Treasury
Curator – Agnė Zemkajutė
Architect – Julija Reklaitė
Christianity was from the beginning a religion of the book - the Holy Scriptures. Already in the first centuries of the Church's existence, ritual prayers were written down. The earliest manuscript liturgical texts were written down no later than the first half of the 6th century. With the advent of the printing press, the printing of Mass books began. In 1474, the first Latin Missal, Ordo Missalis, was printed in Milan, and in 1500, the Graduale, a hymnal of the Roman Catholic Church, was published in Venice. In 1493, one of the first ecclesiastical books in the Slavonic language, the Verba Triodica, appeared in Krakow. Liturgical books dedicated to the worship of God were particularly ornate, focusing not only on the text itself, but also on its decoration: illustrations, fonts, colours.

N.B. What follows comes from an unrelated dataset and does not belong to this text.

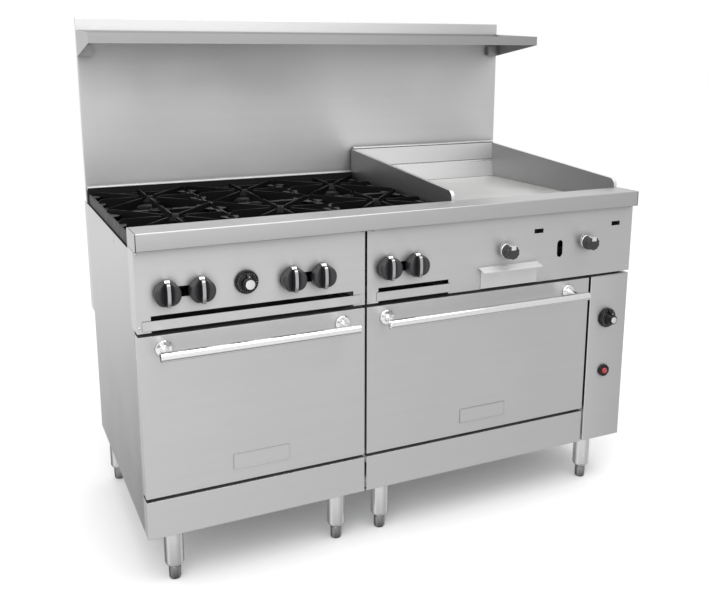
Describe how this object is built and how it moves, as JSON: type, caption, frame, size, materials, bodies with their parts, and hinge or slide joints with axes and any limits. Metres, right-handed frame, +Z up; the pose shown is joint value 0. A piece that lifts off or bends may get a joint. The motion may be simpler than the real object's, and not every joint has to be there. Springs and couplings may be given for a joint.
{
  "type": "commercial gas range",
  "caption": "Free-standing stainless gas range with open top burners, a griddle with splash guard, two bottom-hinged ovens, a backguard with high shelf and adjustable legs.",
  "frame": {"origin": "on the floor under the middle of the bounding box", "axes": "+X to the right along the front, +Y to the back, +Z up"},
  "size_m": [1.524, 0.9092, 1.4732],
  "materials": {
    "stainless": "fine horizontal brushing",
    "griddle_steel": "ground plate",
    "aluminised_steel": "matte aluminised",
    "polished_handle": "polished",
    "rack_chrome": "plated wire",
    "oven_enamel": "speckled porcelain enamel",
    "valve_brass": "cast and machined",
    "cast_iron": "sand cast, matte black",
    "knob_black": "moulded, satin",
    "button_red": "translucent red"
  },
  "bodies": {
    "root": {"side_panel_left": "stainless", "side_panel_right": "stainless", "kick_panel_left": "stainless", "kick_panel_right": "stainless", "front_ledge": "stainless", "control_panel_left": "stainless", "control_panel_right": "stainless", "oven_control_panel": "stainless", "burner_box": "stainless", "griddle_splash": "stainless", "flue_riser": "stainless", "backguard": "stainless", "high_shelf": "stainless", "leg_1_front": "stainless", "leg_1_rear": "stainless", "leg_2_front": "stainless", "leg_2_rear": "stainless", "leg_3_front": "stainless", "leg_3_rear": "stainless", "leg_4_front": "stainless", "leg_4_rear": "stainless", "griddle_plate": "griddle_steel", "back_panel": "aluminised_steel", "base_frame_left": "aluminised_steel", "base_frame_right": "aluminised_steel", "oven_burner_left": "aluminised_steel", "oven_burner_right": "aluminised_steel", "griddle_burner": "aluminised_steel", "oven_rack_left": "rack_chrome", "oven_rack_right": "rack_chrome", "oven_liner_left": "oven_enamel", "oven_liner_right": "oven_enamel", "gas_manifold": "valve_brass", "burner_pair_1": "cast_iron", "burner_pair_2": "cast_iron", "burner_pair_3": "cast_iron"},
    "door_left": {"oven_door_left": "stainless", "door_handle_left": "polished_handle"},
    "door_right": {"oven_door_right": "stainless", "door_handle_right": "polished_handle"},
    "burner_knob_1": {"burner_knob_1": "knob_black"},
    "burner_knob_2": {"burner_knob_2": "knob_black"},
    "burner_knob_3": {"burner_knob_3": "knob_black"},
    "burner_knob_4": {"burner_knob_4": "knob_black"},
    "burner_knob_5": {"burner_knob_5": "knob_black"},
    "burner_knob_6": {"burner_knob_6": "knob_black"},
    "griddle_knob_1": {"griddle_knob_1": "knob_black"},
    "griddle_knob_2": {"griddle_knob_2": "knob_black"},
    "thermostat_dial_left": {"thermostat_dial_left": "knob_black"},
    "thermostat_dial_right": {"thermostat_dial_right": "knob_black"},
    "igniter_button": {"igniter_button": "button_red"},
    "crumb_tray_left": {"crumb_tray_left": "stainless"},
    "crumb_tray_right": {"crumb_tray_right": "stainless"},
    "grease_drawer": {"grease_drawer": "stainless"},
    "grate_front_1": {"grate_front_1": "cast_iron"},
    "grate_rear_1": {"grate_rear_1": "cast_iron"},
    "grate_front_2": {"grate_front_2": "cast_iron"},
    "grate_rear_2": {"grate_rear_2": "cast_iron"},
    "grate_front_3": {"grate_front_3": "cast_iron"},
    "grate_rear_3": {"grate_rear_3": "cast_iron"}
  },
  "joints": [
    {"name": "oven_door_left_hinge", "type": "hinge", "parent": "root", "child": "door_left", "pos_m": [-0.457, -0.3689, 0.273], "axis": [1, 0, 0], "range_deg": [0, 88]},
    {"name": "oven_door_right_hinge", "type": "hinge", "parent": "root", "child": "door_right", "pos_m": [0.23, -0.3689, 0.273], "axis": [1, 0, 0], "range_deg": [0, 88]},
    {"name": "burner_knob_1_turn", "type": "hinge", "parent": "root", "child": "burner_knob_1", "pos_m": [-0.6877, -0.3969, 0.798], "axis": [0, -1, 0], "range_deg": [0, 90]},
    {"name": "burner_knob_2_turn", "type": "hinge", "parent": "root", "child": "burner_knob_2", "pos_m": [-0.6023, -0.3969, 0.798], "axis": [0, -1, 0], "range_deg": [0, 90]},
    {"name": "burner_knob_3_turn", "type": "hinge", "parent": "root", "child": "burner_knob_3", "pos_m": [-0.3623, -0.3969, 0.798], "axis": [0, -1, 0], "range_deg": [0, 90]},
    {"name": "burner_knob_4_turn", "type": "hinge", "parent": "root", "child": "burner_knob_4", "pos_m": [-0.2798, -0.3969, 0.798], "axis": [0, -1, 0], "range_deg": [0, 90]},
    {"name": "burner_knob_5_turn", "type": "hinge", "parent": "root", "child": "burner_knob_5", "pos_m": [-0.0852, -0.3969, 0.798], "axis": [0, -1, 0], "range_deg": [0, 90]},
    {"name": "burner_knob_6_turn", "type": "hinge", "parent": "root", "child": "burner_knob_6", "pos_m": [-0.0014, -0.3969, 0.798], "axis": [0, -1, 0], "range_deg": [0, 90]},
    {"name": "griddle_knob_1_turn", "type": "hinge", "parent": "root", "child": "griddle_knob_1", "pos_m": [0.3005, -0.3969, 0.808], "axis": [0, -1, 0], "range_deg": [0, 90]},
    {"name": "griddle_knob_2_turn", "type": "hinge", "parent": "root", "child": "griddle_knob_2", "pos_m": [0.5901, -0.3969, 0.808], "axis": [0, -1, 0], "range_deg": [0, 90]},
    {"name": "thermostat_dial_left_turn", "type": "hinge", "parent": "root", "child": "thermostat_dial_left", "pos_m": [-0.4854, -0.3969, 0.804], "axis": [0, 1, 0], "range_deg": [0, 270]},
    {"name": "thermostat_dial_right_turn", "type": "hinge", "parent": "root", "child": "thermostat_dial_right", "pos_m": [0.685, -0.3969, 0.556], "axis": [0, 1, 0], "range_deg": [0, 270]},
    {"name": "igniter_button_push", "type": "slide", "parent": "root", "child": "igniter_button", "axis": [0, 1, 0], "range_m": [0, 0.003], "stiffness_N_per_m": 500, "springref_m": -0.002},
    {"name": "crumb_tray_left_slide", "type": "slide", "parent": "root", "child": "crumb_tray_left", "axis": [0, -1, 0], "range_m": [0, 0.45]},
    {"name": "crumb_tray_right_slide", "type": "slide", "parent": "root", "child": "crumb_tray_right", "axis": [0, -1, 0], "range_m": [0, 0.45]},
    {"name": "grease_drawer_slide", "type": "slide", "parent": "root", "child": "grease_drawer", "axis": [0, -1, 0], "range_m": [0, 0.32]},
    {"name": "grate_front_1_lift", "type": "slide", "parent": "root", "child": "grate_front_1", "axis": [0, 0, 1], "range_m": [0, 0.12]},
    {"name": "grate_rear_1_lift", "type": "slide", "parent": "root", "child": "grate_rear_1", "axis": [0, 0, 1], "range_m": [0, 0.12]},
    {"name": "grate_front_2_lift", "type": "slide", "parent": "root", "child": "grate_front_2", "axis": [0, 0, 1], "range_m": [0, 0.12]},
    {"name": "grate_rear_2_lift", "type": "slide", "parent": "root", "child": "grate_rear_2", "axis": [0, 0, 1], "range_m": [0, 0.12]},
    {"name": "grate_front_3_lift", "type": "slide", "parent": "root", "child": "grate_front_3", "axis": [0, 0, 1], "range_m": [0, 0.12]},
    {"name": "grate_rear_3_lift", "type": "slide", "parent": "root", "child": "grate_rear_3", "axis": [0, 0, 1], "range_m": [0, 0.12]}
  ]
}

The exhibition "Introibo ad altare Dei" presents the liturgical books of the Mass of the traditional Christian denominations of Lithuania. For the first time, the Museum of Church Heritage is exhibiting together the printed and manuscript books of Eastern Rite Christians (Orthodox, Old Believers, Unitarians) and Western Rite Christians (Roman Catholics, Evangelical Lutherans, Evangelical Reformed).